The fastener was invented and patented by an American engineer of Ukrainian descent William Dzus in the early 1930s.

Operation 

The cowling (10) and fuselage (11) can be quickly fastened together by bringing the cowling (10) to the fuselage (11), placing the shank (13) of the button (12) into the hole in the fuselage (25). The button (12) is turned by a screwdriver in its slot (21) to a position in which the slots (16) will hold the spring (22). As button (12) turns, the walls of its spiral slots (16) act as cams, and pull the intermediate section of the spring (22) from its relaxed position up into the slot's holes (18) past the slot's projections (17). The projection (17) in the slots (16) will resist reverse rotation of the button (12) and thus prevent unintentional separation of the cowling (10) and fuselage (11) from vibration. Optionally, to prevent noise, strips of felt or rubber (26) may be between the cowling (10) and fuselage (11).

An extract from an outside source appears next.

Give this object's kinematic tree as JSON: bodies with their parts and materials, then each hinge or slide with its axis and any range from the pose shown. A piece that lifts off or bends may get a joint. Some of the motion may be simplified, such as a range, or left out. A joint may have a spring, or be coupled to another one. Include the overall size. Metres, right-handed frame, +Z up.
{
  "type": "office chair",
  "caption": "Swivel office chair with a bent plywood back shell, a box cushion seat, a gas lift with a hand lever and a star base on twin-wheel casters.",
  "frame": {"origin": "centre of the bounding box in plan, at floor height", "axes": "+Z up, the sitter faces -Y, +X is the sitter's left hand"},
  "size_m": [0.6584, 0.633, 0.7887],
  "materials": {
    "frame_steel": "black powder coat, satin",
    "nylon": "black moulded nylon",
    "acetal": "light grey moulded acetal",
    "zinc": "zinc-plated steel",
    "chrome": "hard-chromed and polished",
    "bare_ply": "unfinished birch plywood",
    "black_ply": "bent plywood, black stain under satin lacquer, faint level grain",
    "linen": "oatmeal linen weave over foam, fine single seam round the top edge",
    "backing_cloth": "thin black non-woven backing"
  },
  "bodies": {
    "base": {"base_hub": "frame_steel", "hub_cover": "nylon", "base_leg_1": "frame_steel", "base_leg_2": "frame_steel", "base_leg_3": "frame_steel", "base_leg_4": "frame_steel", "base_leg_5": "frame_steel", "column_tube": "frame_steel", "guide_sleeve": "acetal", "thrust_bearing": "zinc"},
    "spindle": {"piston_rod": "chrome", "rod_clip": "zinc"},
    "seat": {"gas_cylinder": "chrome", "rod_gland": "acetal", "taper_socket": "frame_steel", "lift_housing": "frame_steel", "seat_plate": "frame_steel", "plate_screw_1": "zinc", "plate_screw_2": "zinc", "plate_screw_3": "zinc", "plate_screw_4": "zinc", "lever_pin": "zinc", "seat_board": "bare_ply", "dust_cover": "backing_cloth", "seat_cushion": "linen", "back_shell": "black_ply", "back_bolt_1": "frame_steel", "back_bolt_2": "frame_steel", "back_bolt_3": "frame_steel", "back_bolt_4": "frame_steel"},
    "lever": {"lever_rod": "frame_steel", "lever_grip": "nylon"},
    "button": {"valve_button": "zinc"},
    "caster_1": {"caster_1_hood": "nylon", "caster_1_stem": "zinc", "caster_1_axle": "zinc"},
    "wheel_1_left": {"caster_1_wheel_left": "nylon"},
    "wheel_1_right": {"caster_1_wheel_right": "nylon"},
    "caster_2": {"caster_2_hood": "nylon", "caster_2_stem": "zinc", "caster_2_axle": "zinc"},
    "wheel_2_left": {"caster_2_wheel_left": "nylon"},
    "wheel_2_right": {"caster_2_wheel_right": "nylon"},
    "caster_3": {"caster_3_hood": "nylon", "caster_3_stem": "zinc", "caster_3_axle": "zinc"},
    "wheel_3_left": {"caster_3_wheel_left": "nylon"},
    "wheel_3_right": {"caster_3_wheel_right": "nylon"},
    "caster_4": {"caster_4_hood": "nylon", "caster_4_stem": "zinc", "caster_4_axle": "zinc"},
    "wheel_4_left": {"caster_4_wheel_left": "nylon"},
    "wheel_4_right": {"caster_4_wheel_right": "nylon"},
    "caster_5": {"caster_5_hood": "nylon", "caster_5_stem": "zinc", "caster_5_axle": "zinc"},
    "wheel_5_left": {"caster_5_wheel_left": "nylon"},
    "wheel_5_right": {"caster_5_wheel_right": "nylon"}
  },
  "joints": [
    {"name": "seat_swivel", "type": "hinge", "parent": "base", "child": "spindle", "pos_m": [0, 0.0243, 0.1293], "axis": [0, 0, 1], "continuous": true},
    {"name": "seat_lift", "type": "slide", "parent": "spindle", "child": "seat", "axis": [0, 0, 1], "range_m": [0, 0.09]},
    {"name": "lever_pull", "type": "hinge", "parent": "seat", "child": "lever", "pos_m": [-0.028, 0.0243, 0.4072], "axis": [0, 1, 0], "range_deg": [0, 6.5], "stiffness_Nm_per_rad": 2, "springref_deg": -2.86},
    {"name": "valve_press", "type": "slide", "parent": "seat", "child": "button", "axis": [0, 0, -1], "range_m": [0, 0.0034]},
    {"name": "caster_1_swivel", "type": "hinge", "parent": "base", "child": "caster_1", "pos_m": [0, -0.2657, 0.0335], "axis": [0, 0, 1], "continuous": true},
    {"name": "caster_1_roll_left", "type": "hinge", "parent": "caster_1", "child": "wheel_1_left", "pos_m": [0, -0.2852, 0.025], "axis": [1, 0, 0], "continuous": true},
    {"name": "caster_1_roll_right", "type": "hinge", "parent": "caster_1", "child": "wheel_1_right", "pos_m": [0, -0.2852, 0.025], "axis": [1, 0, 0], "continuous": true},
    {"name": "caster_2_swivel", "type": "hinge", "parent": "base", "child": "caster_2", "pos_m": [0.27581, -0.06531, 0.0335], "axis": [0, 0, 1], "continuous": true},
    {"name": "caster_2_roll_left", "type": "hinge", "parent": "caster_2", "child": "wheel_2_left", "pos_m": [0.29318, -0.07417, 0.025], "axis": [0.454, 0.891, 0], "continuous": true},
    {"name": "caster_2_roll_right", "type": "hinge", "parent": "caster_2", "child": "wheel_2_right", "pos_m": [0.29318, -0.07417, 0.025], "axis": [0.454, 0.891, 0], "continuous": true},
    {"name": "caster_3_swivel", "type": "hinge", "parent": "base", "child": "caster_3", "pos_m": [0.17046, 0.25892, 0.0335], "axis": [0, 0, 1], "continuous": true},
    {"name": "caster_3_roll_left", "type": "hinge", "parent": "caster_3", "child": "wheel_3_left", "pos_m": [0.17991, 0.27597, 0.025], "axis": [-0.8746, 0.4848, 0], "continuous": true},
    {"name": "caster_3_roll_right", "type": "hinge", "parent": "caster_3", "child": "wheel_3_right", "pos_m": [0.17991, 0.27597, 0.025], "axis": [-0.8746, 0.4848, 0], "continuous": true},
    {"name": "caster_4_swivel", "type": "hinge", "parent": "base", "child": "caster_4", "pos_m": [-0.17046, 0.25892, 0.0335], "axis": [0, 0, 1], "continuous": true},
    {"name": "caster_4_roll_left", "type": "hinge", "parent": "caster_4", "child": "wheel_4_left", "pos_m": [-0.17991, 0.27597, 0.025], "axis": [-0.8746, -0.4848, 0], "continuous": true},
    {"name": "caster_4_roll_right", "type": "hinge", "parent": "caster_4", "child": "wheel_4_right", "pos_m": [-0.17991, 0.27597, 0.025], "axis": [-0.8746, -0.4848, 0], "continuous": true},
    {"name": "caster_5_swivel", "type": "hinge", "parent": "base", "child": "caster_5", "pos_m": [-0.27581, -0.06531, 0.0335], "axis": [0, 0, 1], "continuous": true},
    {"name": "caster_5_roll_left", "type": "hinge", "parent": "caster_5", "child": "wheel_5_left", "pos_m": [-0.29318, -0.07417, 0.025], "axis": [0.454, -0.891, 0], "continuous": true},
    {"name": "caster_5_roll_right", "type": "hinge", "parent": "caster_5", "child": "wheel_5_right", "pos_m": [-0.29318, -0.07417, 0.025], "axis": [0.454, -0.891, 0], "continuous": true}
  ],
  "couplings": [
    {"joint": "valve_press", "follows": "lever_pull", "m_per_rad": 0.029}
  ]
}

To unfasten the cowling (10) from the fuselage (11) turn the button (12) one-quarter of a turn. This will disengage the button (12) from the spring (22). The holes (18) are large-enough to allow the spring (22) to clear the projection (17) either while engaging the button (12) or disengaging it.  The end of the shank (13) that has the slots (16) must be well-rounded so spring (22) can easily enter its slots (16).

The Dzus fastener's removable part is a button (12) that can turn if a screwdriver is placed in the slot (21) of its head (14). The button (12) is held to the cowling (10) by its head (14) and a groove (19). The groove assures that the button (12) does not fall off the cowling (10) when the cowling is unfastened. The hole (25) includes a finish or material so that the button (12) does not bind when turned.

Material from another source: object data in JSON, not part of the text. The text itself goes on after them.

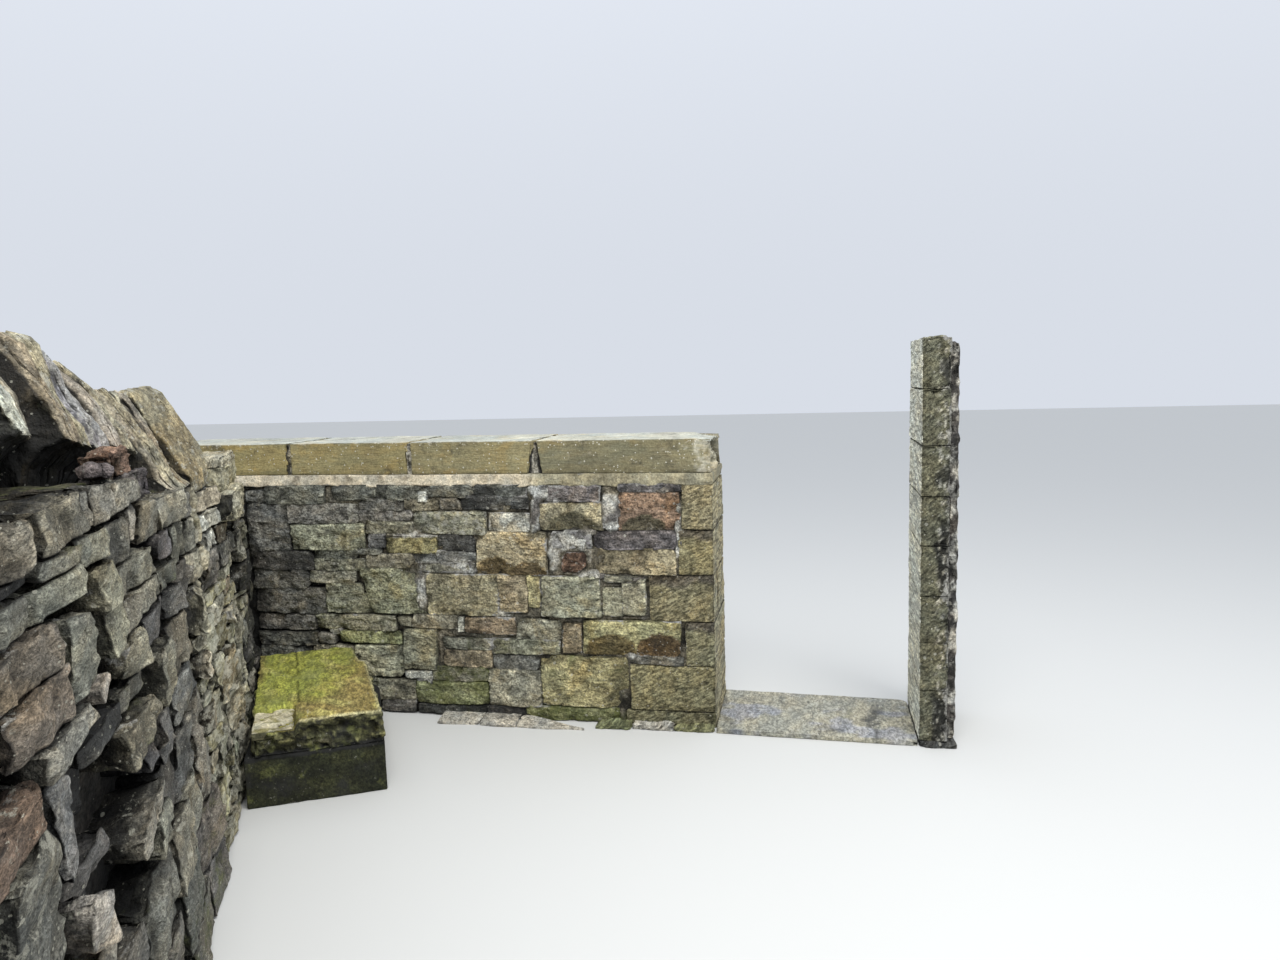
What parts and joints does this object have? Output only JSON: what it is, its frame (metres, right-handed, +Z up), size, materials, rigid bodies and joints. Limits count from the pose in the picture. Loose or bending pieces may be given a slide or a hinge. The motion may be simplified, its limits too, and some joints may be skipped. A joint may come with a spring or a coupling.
{
  "type": "stone yard wall with walk-through stile",
  "caption": "Corner of a stone yard wall with a narrow walk-through gap, threshold slab and slim pier, a stone step in the corner and a dry-stone return wall.",
  "frame": {"origin": "centre of the walk-through gap at ground level, on the underside of the threshold slab", "axes": "+X along the front wall towards the pier, -Y into the yard, +Z up"},
  "size_m": [3.8409, 3.7305, 1.777],
  "materials": {
    "rubble_stone": "rough coursed gritstone rubble with soot, lichen and pale mortar",
    "coping_stone": "sawn gritstone coping, ochre face and wet pale top",
    "lime_mortar": "pale weathered mortar and cement",
    "quoin_stone": "pick-dressed gritstone, olive buff",
    "threshold_stone": "worn grey stone, damp",
    "pier_stone": "pick-dressed gritstone blocks, dark front and pale lichened side",
    "step_stone": "mossy stone slab, green and ochre top, dark green face",
    "dry_stone": "rough dry-stone walling, grey brown with deep dark joints",
    "cope_stone": "weathered split stone set on edge"
  },
  "bodies": {
    "root": {"front_wall": "rubble_stone", "coping_stone_1": "coping_stone", "coping_stone_2": "coping_stone", "coping_stone_3": "coping_stone", "coping_stone_4": "coping_stone", "coping_bed": "lime_mortar", "coping_pointing": "lime_mortar", "base_haunching": "lime_mortar", "pier_mortar": "lime_mortar", "step_patch": "lime_mortar", "quoin_1": "quoin_stone", "quoin_2": "quoin_stone", "quoin_3": "quoin_stone", "quoin_4": "quoin_stone", "quoin_5": "quoin_stone", "quoin_6": "quoin_stone", "footing_stones": "quoin_stone", "threshold_slab": "threshold_stone", "pier_foot": "pier_stone", "pier_block_1": "pier_stone", "pier_block_2": "pier_stone", "pier_block_3": "pier_stone", "pier_block_4": "pier_stone", "pier_block_5": "pier_stone", "pier_block_6": "pier_stone", "pier_block_7": "pier_stone", "pier_block_8": "pier_stone", "step_slab_lower": "step_stone", "step_slab_upper": "step_stone", "return_wall": "dry_stone", "corner_block": "dry_stone", "corner_top_stone": "dry_stone", "packing_stones": "dry_stone", "cope_stone_1": "cope_stone", "cope_stone_2": "cope_stone", "cope_stone_3": "cope_stone", "cope_stone_4": "cope_stone", "cope_stone_5": "cope_stone", "cope_stone_6": "cope_stone", "cope_stone_7": "cope_stone", "cope_stone_8": "cope_stone"}
  },
  "joints": []
}
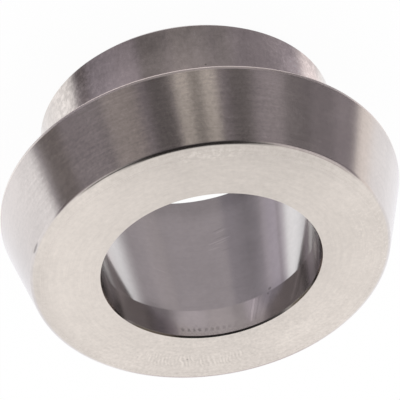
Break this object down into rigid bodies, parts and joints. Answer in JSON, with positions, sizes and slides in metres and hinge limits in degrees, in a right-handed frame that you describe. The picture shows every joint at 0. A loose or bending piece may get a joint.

The stationary part of the Dzus fastener has a spring (22) with coils (23) riveted (24) to the fuselage (11). The part of the spring (22) between the rivets is arched.

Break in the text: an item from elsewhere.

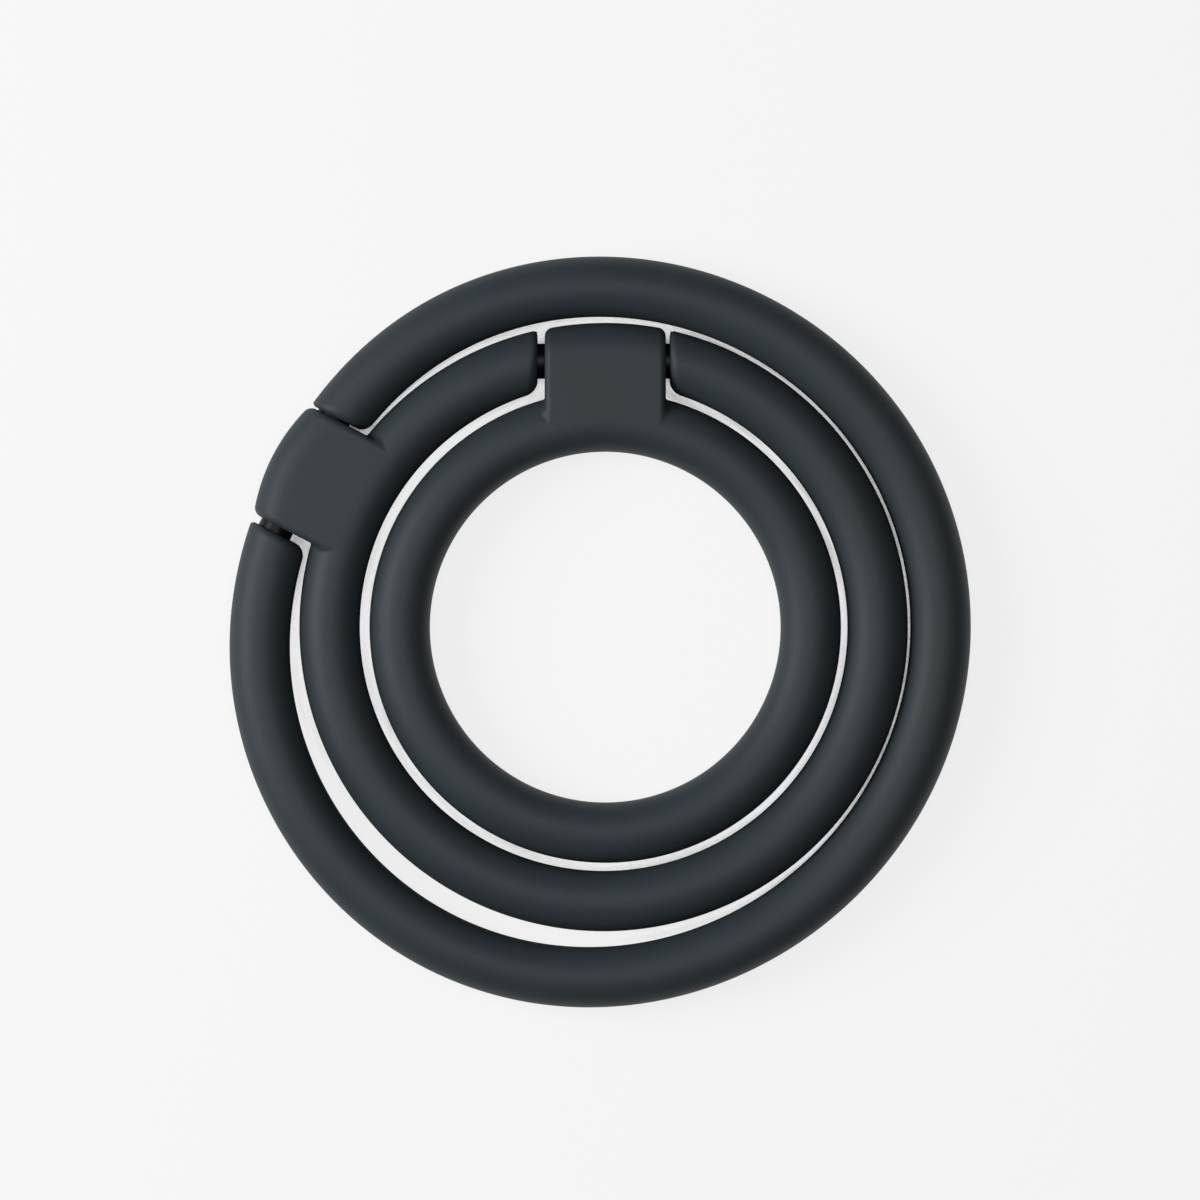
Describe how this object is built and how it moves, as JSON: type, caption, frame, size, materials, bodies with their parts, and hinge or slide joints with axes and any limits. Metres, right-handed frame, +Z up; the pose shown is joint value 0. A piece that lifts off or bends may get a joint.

The button's shank (13) has a tubular bore (15) opposite the head (14). The shank (13) has spiral bayonet slots (16) opposite each to other to receive the spring (22) of the stationary part of the fastener. When fastened, the slots (16) provide holes (18) that surround and hold the stationary spring (22). A projection (17) in the slots (16) holds the fastener closed by pressing the head (14) against the cowling (10) toward the spring (22) fastened to the fuselage (11).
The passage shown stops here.